Nesta semana, o Pioneiro analisou, junto com o diretor de fiscalização da secretaria de Urbanismo, algumas estruturas localizadas na Rua Júlio de Castilhos, a de maior trânsito de pessoas. Em uma delas, havia sinais de deterioração; em outra, a análise preliminar apontou ser necessário refazê-la. Veja abaixo:
Júlio de Castilhos com Alfredo Chaves
Com 2,20 metros de projeção sobre a calçada, necessitará de laudo. Sem marcas aparentes de infiltração, fissura, comprometimento da estrutura metálica e marcas d'água, ela não deve precisar de reformas.
Júlio de Castilhos com Borges de Medeiros
Sinais de aparente deterioração. Borda descascada, espelho da laje quebrado e três vergalhões da estrutura aparentes. Além disso, foi colocada uma laje de serviço em cima da laje pré-moldada. Uma carga de quase 500 kg de peso pressiona duas marquises, de forma irregular.

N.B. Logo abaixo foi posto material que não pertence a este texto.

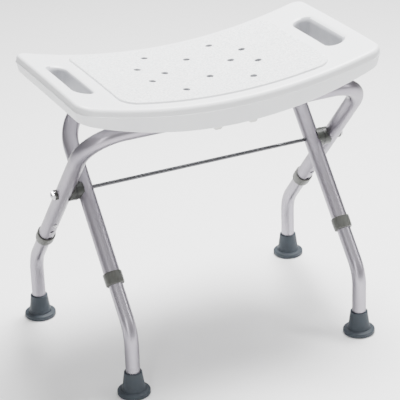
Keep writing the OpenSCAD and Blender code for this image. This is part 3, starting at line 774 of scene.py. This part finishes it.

Júlio de Castilhos, entre Coronel Flores e Feijó
Falta uma parte do acabamento da marquise, que tem 1,2 metro de projeção sobre o passeio público. É possível ver que a estrutura é feita de madeira, que pode estar em processo de apodrecimento por goteiras, e não está bem nivelada, possivelmente pelo peso que já suportou. Precisa ser refeita.